# Records with modeling code
+++++

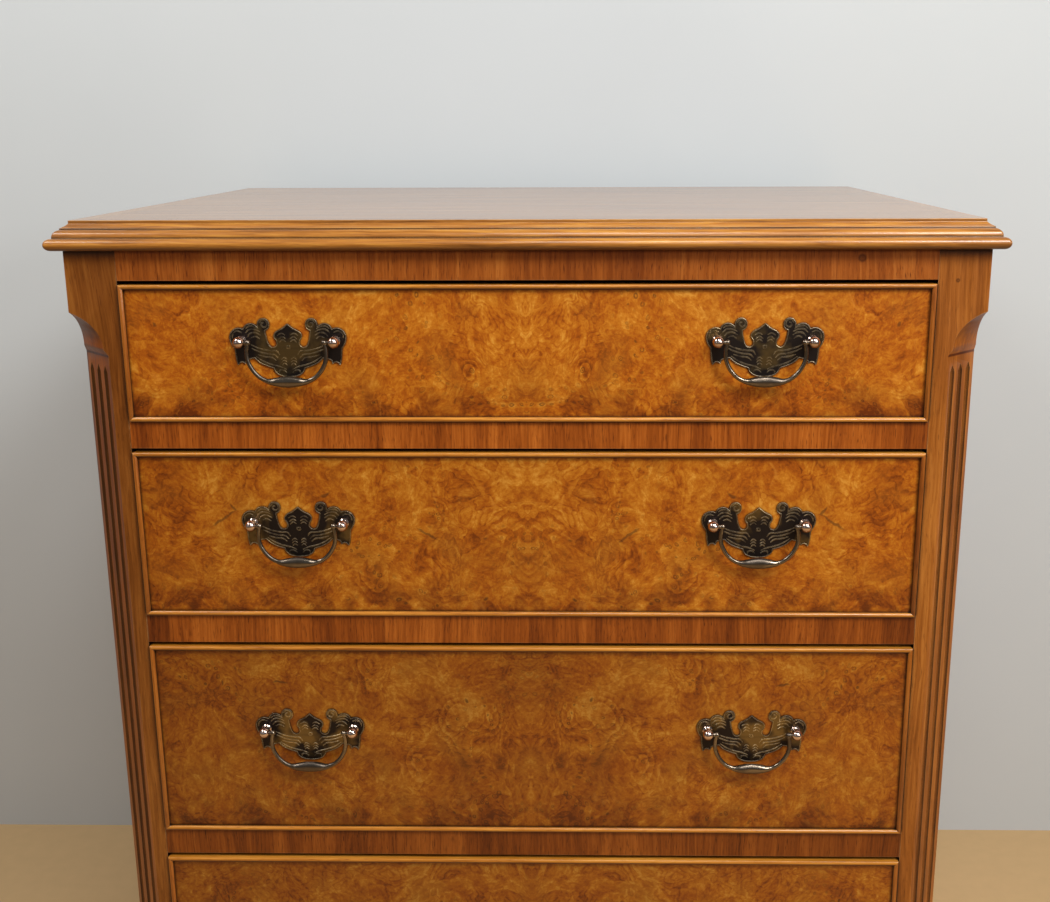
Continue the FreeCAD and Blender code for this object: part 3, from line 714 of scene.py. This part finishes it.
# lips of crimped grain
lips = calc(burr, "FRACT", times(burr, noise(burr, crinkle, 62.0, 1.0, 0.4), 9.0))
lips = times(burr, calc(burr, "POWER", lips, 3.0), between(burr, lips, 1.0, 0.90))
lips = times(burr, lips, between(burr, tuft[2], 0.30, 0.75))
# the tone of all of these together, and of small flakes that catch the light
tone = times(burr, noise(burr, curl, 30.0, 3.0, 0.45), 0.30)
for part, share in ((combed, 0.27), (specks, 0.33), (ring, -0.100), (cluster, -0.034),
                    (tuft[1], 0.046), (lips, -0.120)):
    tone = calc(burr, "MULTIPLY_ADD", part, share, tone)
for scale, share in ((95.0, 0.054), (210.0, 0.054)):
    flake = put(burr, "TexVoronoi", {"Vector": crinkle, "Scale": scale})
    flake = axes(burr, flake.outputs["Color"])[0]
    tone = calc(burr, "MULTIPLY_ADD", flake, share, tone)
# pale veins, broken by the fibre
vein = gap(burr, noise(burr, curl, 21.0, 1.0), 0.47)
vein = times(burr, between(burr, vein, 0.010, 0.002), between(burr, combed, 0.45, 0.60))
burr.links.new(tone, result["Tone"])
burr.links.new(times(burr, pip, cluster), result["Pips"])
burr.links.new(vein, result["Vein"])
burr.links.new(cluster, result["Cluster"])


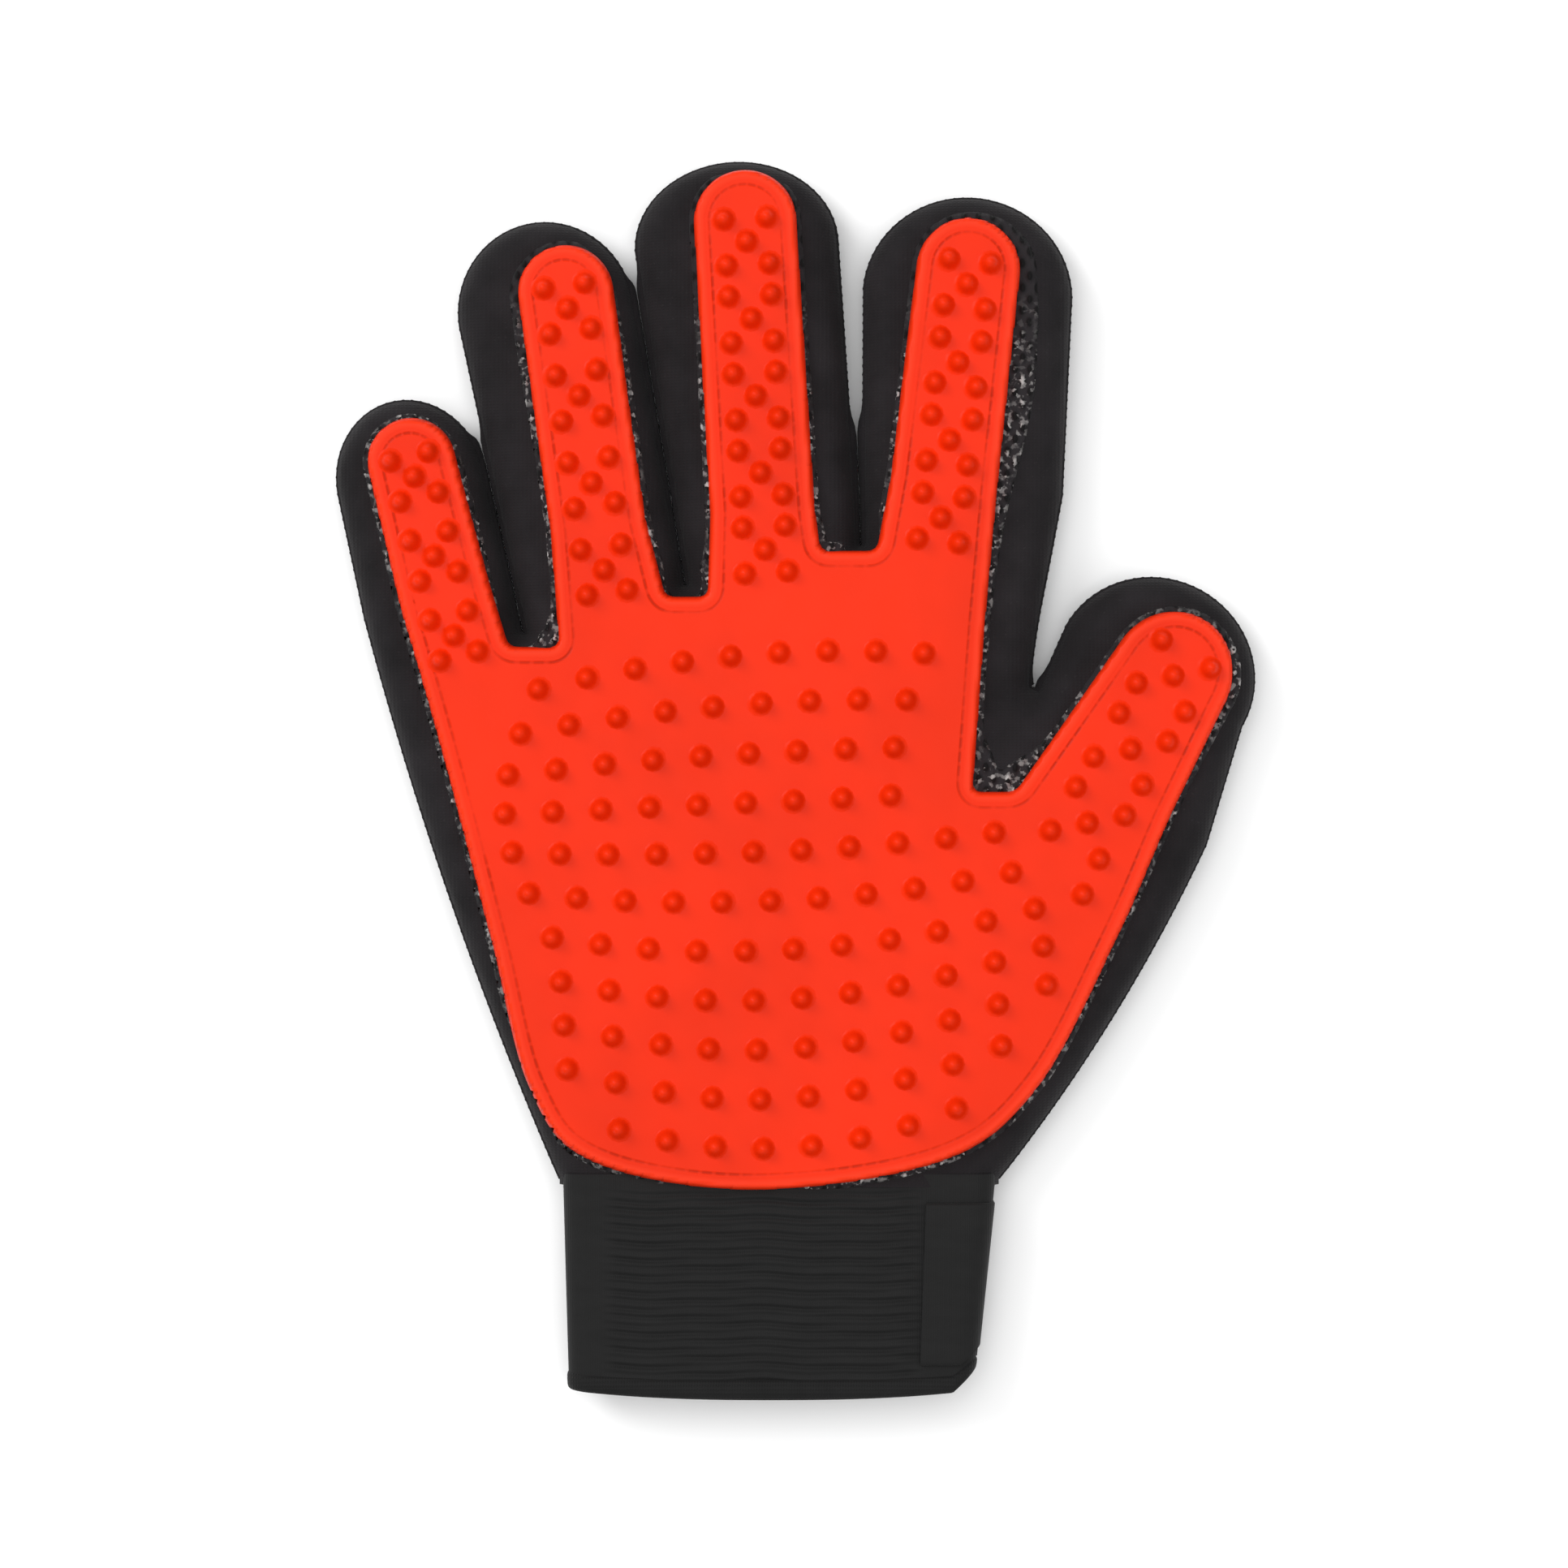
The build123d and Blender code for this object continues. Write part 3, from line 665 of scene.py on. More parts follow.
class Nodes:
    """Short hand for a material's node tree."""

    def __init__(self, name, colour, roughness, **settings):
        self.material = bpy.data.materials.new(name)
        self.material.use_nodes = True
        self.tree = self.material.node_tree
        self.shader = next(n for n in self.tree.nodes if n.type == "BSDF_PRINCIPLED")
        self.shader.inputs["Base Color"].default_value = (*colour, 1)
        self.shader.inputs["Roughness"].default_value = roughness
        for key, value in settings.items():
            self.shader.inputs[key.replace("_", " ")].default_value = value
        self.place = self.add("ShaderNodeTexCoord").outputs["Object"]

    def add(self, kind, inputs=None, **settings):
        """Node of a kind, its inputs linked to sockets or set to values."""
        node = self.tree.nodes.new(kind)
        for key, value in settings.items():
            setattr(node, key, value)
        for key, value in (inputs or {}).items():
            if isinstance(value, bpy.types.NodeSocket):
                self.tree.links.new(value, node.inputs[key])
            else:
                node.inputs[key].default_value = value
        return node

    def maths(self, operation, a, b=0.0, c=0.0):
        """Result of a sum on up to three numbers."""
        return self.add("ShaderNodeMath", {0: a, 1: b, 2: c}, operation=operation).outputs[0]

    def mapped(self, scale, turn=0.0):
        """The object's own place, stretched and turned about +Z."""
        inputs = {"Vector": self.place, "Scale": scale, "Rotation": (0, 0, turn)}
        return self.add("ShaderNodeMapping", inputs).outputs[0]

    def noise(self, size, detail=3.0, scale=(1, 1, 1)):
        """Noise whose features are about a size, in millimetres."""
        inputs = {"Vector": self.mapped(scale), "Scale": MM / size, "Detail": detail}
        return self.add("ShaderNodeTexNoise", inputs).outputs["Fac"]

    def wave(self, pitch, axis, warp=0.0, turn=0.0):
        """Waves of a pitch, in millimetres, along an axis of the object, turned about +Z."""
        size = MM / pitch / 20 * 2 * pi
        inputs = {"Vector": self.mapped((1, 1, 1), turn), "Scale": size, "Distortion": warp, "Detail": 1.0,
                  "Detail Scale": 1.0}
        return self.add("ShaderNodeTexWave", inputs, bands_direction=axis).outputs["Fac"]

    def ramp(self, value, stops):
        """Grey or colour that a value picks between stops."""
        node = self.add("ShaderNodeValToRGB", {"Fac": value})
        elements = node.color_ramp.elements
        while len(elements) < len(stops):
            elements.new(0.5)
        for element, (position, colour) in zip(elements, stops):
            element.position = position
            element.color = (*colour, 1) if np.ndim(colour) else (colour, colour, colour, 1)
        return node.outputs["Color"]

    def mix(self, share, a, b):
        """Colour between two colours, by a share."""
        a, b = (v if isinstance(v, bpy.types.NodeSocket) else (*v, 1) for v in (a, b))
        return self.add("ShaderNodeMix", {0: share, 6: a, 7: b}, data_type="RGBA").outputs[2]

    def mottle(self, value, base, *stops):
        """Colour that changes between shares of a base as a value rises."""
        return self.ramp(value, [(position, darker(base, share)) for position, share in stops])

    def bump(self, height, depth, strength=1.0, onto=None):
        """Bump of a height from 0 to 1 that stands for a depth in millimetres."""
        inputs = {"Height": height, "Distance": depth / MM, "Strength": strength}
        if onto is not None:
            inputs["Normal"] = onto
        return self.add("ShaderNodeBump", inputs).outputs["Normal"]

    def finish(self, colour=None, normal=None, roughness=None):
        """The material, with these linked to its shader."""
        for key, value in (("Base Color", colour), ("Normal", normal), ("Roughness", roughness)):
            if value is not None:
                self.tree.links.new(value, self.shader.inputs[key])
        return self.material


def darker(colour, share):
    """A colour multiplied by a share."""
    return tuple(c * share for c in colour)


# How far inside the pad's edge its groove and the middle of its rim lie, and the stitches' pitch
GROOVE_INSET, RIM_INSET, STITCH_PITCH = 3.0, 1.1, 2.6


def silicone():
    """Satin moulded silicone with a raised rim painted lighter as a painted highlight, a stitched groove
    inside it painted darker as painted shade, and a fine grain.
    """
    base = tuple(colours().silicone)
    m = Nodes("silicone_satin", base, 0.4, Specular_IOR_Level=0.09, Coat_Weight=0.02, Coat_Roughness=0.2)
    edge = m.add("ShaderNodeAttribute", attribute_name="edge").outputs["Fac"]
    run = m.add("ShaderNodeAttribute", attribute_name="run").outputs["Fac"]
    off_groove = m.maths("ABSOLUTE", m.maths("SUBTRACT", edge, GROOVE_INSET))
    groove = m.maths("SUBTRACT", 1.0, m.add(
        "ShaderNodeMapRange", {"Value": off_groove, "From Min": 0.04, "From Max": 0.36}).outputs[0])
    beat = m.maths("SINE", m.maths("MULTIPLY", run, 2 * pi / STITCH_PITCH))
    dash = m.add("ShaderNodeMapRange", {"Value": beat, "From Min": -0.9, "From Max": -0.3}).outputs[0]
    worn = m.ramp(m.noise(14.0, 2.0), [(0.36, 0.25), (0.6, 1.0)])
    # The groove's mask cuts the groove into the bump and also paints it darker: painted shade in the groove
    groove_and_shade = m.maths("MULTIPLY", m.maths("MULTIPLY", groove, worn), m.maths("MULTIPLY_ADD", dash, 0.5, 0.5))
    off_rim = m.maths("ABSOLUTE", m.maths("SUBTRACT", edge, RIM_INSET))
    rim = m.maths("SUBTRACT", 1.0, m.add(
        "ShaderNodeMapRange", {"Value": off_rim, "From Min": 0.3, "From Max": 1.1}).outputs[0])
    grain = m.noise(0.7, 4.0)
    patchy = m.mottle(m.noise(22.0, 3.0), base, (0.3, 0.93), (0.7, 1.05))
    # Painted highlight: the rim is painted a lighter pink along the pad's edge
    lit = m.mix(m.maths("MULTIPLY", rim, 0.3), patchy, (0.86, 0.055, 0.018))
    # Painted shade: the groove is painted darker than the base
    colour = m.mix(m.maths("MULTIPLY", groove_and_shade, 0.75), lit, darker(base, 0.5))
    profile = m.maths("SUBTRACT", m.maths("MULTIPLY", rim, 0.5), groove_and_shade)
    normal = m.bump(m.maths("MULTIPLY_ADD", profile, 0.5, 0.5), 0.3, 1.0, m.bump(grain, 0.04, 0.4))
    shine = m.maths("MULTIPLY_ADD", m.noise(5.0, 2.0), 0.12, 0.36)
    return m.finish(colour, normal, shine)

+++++

Copy out only the lines above from the one with "The build123d and" to the one with "for a material's", inclusive, exactly as they stand.

The build123d and Blender code for this object continues. Write part 3, from line 665 of scene.py on. More parts follow.
class Nodes:
    """Short hand for a material's node tree."""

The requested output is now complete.